**What you need to do**
The records that follow need to be output exactly as they are.

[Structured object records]
────────────────────

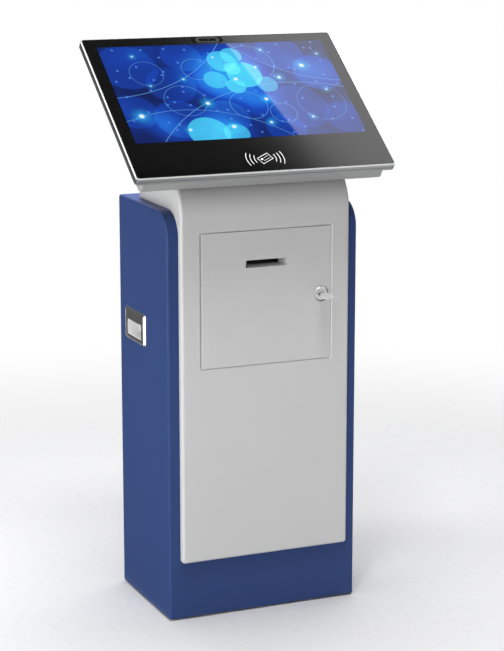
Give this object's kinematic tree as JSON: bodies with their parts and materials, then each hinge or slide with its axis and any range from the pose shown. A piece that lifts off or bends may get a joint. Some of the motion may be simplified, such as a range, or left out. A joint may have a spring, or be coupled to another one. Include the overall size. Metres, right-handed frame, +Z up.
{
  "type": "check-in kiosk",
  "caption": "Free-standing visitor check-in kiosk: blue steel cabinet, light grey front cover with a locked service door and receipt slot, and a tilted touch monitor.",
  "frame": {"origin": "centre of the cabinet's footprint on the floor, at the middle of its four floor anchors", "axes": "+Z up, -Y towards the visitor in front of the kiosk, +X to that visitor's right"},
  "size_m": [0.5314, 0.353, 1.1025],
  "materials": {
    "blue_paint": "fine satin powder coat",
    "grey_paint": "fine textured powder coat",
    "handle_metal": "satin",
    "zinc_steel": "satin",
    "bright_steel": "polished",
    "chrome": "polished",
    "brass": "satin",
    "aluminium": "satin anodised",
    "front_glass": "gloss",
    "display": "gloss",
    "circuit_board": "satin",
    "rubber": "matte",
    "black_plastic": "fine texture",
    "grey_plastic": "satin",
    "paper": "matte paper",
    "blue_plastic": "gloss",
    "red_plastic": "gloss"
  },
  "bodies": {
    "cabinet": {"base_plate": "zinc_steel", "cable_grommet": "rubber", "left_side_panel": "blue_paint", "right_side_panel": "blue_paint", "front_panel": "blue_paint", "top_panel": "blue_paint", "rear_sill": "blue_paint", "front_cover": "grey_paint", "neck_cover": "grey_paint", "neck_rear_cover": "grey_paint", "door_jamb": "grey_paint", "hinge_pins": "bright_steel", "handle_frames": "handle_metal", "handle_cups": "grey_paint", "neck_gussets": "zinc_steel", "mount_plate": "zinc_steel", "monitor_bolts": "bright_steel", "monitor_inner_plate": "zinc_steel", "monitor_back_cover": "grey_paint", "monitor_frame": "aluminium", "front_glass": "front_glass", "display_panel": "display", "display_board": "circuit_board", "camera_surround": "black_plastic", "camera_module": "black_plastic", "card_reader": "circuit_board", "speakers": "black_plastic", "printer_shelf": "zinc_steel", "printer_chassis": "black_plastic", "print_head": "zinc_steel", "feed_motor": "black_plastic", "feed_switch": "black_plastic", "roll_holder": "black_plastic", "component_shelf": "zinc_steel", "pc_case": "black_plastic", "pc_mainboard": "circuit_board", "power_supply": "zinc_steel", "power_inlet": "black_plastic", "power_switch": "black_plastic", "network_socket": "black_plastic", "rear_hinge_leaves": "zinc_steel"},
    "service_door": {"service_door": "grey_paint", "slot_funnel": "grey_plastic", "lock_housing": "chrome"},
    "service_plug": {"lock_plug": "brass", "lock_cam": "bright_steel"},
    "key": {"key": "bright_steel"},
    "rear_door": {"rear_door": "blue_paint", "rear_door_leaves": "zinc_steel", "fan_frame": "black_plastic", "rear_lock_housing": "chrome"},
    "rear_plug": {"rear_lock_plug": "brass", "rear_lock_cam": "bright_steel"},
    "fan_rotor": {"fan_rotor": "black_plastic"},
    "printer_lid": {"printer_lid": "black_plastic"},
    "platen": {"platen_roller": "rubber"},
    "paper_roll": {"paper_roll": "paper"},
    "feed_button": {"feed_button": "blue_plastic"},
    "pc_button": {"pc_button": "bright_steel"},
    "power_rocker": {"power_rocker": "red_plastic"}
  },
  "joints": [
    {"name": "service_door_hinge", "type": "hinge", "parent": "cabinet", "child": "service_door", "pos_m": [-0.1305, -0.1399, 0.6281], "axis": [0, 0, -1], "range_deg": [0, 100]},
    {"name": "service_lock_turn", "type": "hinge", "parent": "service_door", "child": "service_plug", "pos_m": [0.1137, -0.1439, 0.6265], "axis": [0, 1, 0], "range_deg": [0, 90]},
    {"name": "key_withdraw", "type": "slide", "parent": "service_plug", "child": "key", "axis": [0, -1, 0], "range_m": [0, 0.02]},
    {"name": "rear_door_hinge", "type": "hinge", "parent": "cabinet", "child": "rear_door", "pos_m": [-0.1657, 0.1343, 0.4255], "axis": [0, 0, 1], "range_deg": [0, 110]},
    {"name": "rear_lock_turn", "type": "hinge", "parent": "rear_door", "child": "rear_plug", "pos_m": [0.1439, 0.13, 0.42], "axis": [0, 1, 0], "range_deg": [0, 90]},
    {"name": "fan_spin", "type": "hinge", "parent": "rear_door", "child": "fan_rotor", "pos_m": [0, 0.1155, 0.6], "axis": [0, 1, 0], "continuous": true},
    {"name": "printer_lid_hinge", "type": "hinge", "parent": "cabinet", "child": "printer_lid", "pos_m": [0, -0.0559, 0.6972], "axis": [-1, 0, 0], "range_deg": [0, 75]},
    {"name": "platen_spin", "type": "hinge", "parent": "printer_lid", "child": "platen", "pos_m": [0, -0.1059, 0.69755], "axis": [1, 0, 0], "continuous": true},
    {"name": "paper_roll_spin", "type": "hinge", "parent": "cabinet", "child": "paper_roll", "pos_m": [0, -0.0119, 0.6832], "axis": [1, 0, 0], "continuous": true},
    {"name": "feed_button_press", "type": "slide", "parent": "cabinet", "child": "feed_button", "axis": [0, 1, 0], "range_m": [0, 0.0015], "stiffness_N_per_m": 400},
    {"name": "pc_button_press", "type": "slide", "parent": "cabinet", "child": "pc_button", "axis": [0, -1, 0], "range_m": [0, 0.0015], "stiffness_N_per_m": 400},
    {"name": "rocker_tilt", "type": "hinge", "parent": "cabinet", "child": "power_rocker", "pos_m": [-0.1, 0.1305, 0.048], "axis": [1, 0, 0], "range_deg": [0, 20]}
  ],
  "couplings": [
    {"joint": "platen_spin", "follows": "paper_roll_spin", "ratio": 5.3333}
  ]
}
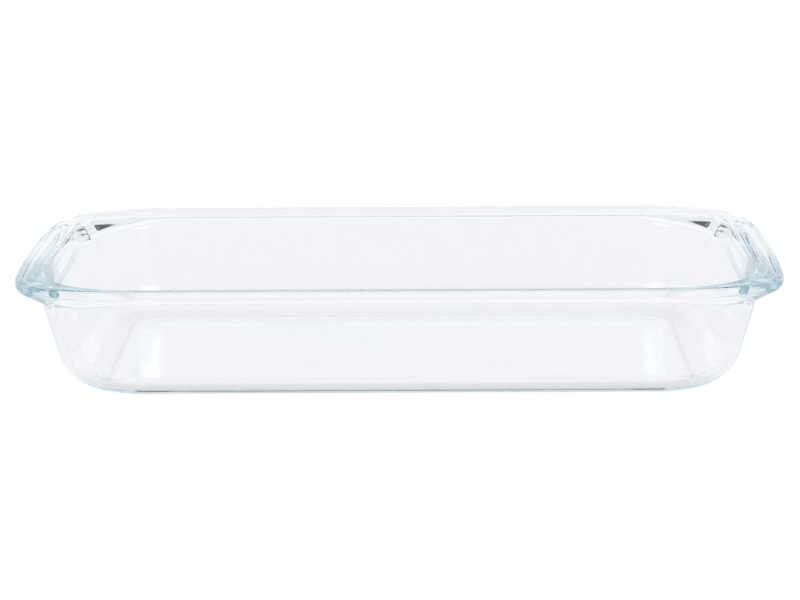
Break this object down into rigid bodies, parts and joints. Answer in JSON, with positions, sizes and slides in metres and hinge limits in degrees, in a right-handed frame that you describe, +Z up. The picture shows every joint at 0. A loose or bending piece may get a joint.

────────────────────

**Response to the task**
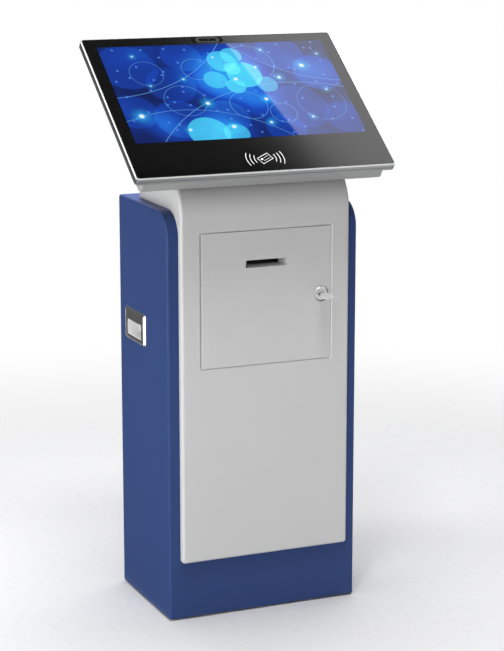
Give this object's kinematic tree as JSON: bodies with their parts and materials, then each hinge or slide with its axis and any range from the pose shown. A piece that lifts off or bends may get a joint. Some of the motion may be simplified, such as a range, or left out. A joint may have a spring, or be coupled to another one. Include the overall size. Metres, right-handed frame, +Z up.
{
  "type": "check-in kiosk",
  "caption": "Free-standing visitor check-in kiosk: blue steel cabinet, light grey front cover with a locked service door and receipt slot, and a tilted touch monitor.",
  "frame": {"origin": "centre of the cabinet's footprint on the floor, at the middle of its four floor anchors", "axes": "+Z up, -Y towards the visitor in front of the kiosk, +X to that visitor's right"},
  "size_m": [0.5314, 0.353, 1.1025],
  "materials": {
    "blue_paint": "fine satin powder coat",
    "grey_paint": "fine textured powder coat",
    "handle_metal": "satin",
    "zinc_steel": "satin",
    "bright_steel": "polished",
    "chrome": "polished",
    "brass": "satin",
    "aluminium": "satin anodised",
    "front_glass": "gloss",
    "display": "gloss",
    "circuit_board": "satin",
    "rubber": "matte",
    "black_plastic": "fine texture",
    "grey_plastic": "satin",
    "paper": "matte paper",
    "blue_plastic": "gloss",
    "red_plastic": "gloss"
  },
  "bodies": {
    "cabinet": {"base_plate": "zinc_steel", "cable_grommet": "rubber", "left_side_panel": "blue_paint", "right_side_panel": "blue_paint", "front_panel": "blue_paint", "top_panel": "blue_paint", "rear_sill": "blue_paint", "front_cover": "grey_paint", "neck_cover": "grey_paint", "neck_rear_cover": "grey_paint", "door_jamb": "grey_paint", "hinge_pins": "bright_steel", "handle_frames": "handle_metal", "handle_cups": "grey_paint", "neck_gussets": "zinc_steel", "mount_plate": "zinc_steel", "monitor_bolts": "bright_steel", "monitor_inner_plate": "zinc_steel", "monitor_back_cover": "grey_paint", "monitor_frame": "aluminium", "front_glass": "front_glass", "display_panel": "display", "display_board": "circuit_board", "camera_surround": "black_plastic", "camera_module": "black_plastic", "card_reader": "circuit_board", "speakers": "black_plastic", "printer_shelf": "zinc_steel", "printer_chassis": "black_plastic", "print_head": "zinc_steel", "feed_motor": "black_plastic", "feed_switch": "black_plastic", "roll_holder": "black_plastic", "component_shelf": "zinc_steel", "pc_case": "black_plastic", "pc_mainboard": "circuit_board", "power_supply": "zinc_steel", "power_inlet": "black_plastic", "power_switch": "black_plastic", "network_socket": "black_plastic", "rear_hinge_leaves": "zinc_steel"},
    "service_door": {"service_door": "grey_paint", "slot_funnel": "grey_plastic", "lock_housing": "chrome"},
    "service_plug": {"lock_plug": "brass", "lock_cam": "bright_steel"},
    "key": {"key": "bright_steel"},
    "rear_door": {"rear_door": "blue_paint", "rear_door_leaves": "zinc_steel", "fan_frame": "black_plastic", "rear_lock_housing": "chrome"},
    "rear_plug": {"rear_lock_plug": "brass", "rear_lock_cam": "bright_steel"},
    "fan_rotor": {"fan_rotor": "black_plastic"},
    "printer_lid": {"printer_lid": "black_plastic"},
    "platen": {"platen_roller": "rubber"},
    "paper_roll": {"paper_roll": "paper"},
    "feed_button": {"feed_button": "blue_plastic"},
    "pc_button": {"pc_button": "bright_steel"},
    "power_rocker": {"power_rocker": "red_plastic"}
  },
  "joints": [
    {"name": "service_door_hinge", "type": "hinge", "parent": "cabinet", "child": "service_door", "pos_m": [-0.1305, -0.1399, 0.6281], "axis": [0, 0, -1], "range_deg": [0, 100]},
    {"name": "service_lock_turn", "type": "hinge", "parent": "service_door", "child": "service_plug", "pos_m": [0.1137, -0.1439, 0.6265], "axis": [0, 1, 0], "range_deg": [0, 90]},
    {"name": "key_withdraw", "type": "slide", "parent": "service_plug", "child": "key", "axis": [0, -1, 0], "range_m": [0, 0.02]},
    {"name": "rear_door_hinge", "type": "hinge", "parent": "cabinet", "child": "rear_door", "pos_m": [-0.1657, 0.1343, 0.4255], "axis": [0, 0, 1], "range_deg": [0, 110]},
    {"name": "rear_lock_turn", "type": "hinge", "parent": "rear_door", "child": "rear_plug", "pos_m": [0.1439, 0.13, 0.42], "axis": [0, 1, 0], "range_deg": [0, 90]},
    {"name": "fan_spin", "type": "hinge", "parent": "rear_door", "child": "fan_rotor", "pos_m": [0, 0.1155, 0.6], "axis": [0, 1, 0], "continuous": true},
    {"name": "printer_lid_hinge", "type": "hinge", "parent": "cabinet", "child": "printer_lid", "pos_m": [0, -0.0559, 0.6972], "axis": [-1, 0, 0], "range_deg": [0, 75]},
    {"name": "platen_spin", "type": "hinge", "parent": "printer_lid", "child": "platen", "pos_m": [0, -0.1059, 0.69755], "axis": [1, 0, 0], "continuous": true},
    {"name": "paper_roll_spin", "type": "hinge", "parent": "cabinet", "child": "paper_roll", "pos_m": [0, -0.0119, 0.6832], "axis": [1, 0, 0], "continuous": true},
    {"name": "feed_button_press", "type": "slide", "parent": "cabinet", "child": "feed_button", "axis": [0, 1, 0], "range_m": [0, 0.0015], "stiffness_N_per_m": 400},
    {"name": "pc_button_press", "type": "slide", "parent": "cabinet", "child": "pc_button", "axis": [0, -1, 0], "range_m": [0, 0.0015], "stiffness_N_per_m": 400},
    {"name": "rocker_tilt", "type": "hinge", "parent": "cabinet", "child": "power_rocker", "pos_m": [-0.1, 0.1305, 0.048], "axis": [1, 0, 0], "range_deg": [0, 20]}
  ],
  "couplings": [
    {"joint": "platen_spin", "follows": "paper_roll_spin", "ratio": 5.3333}
  ]
}
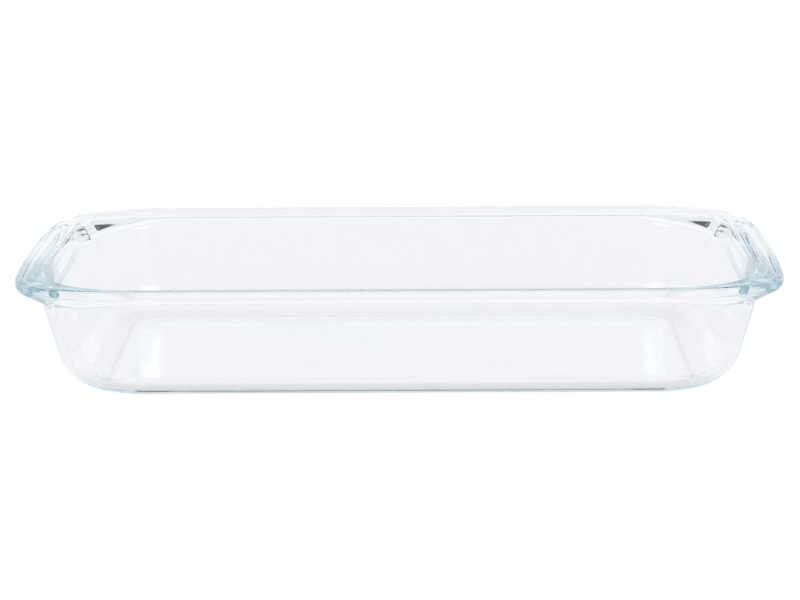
Break this object down into rigid bodies, parts and joints. Answer in JSON, with positions, sizes and slides in metres and hinge limits in degrees, in a right-handed frame that you describe, +Z up. The picture shows every joint at 0. A loose or bending piece may get a joint.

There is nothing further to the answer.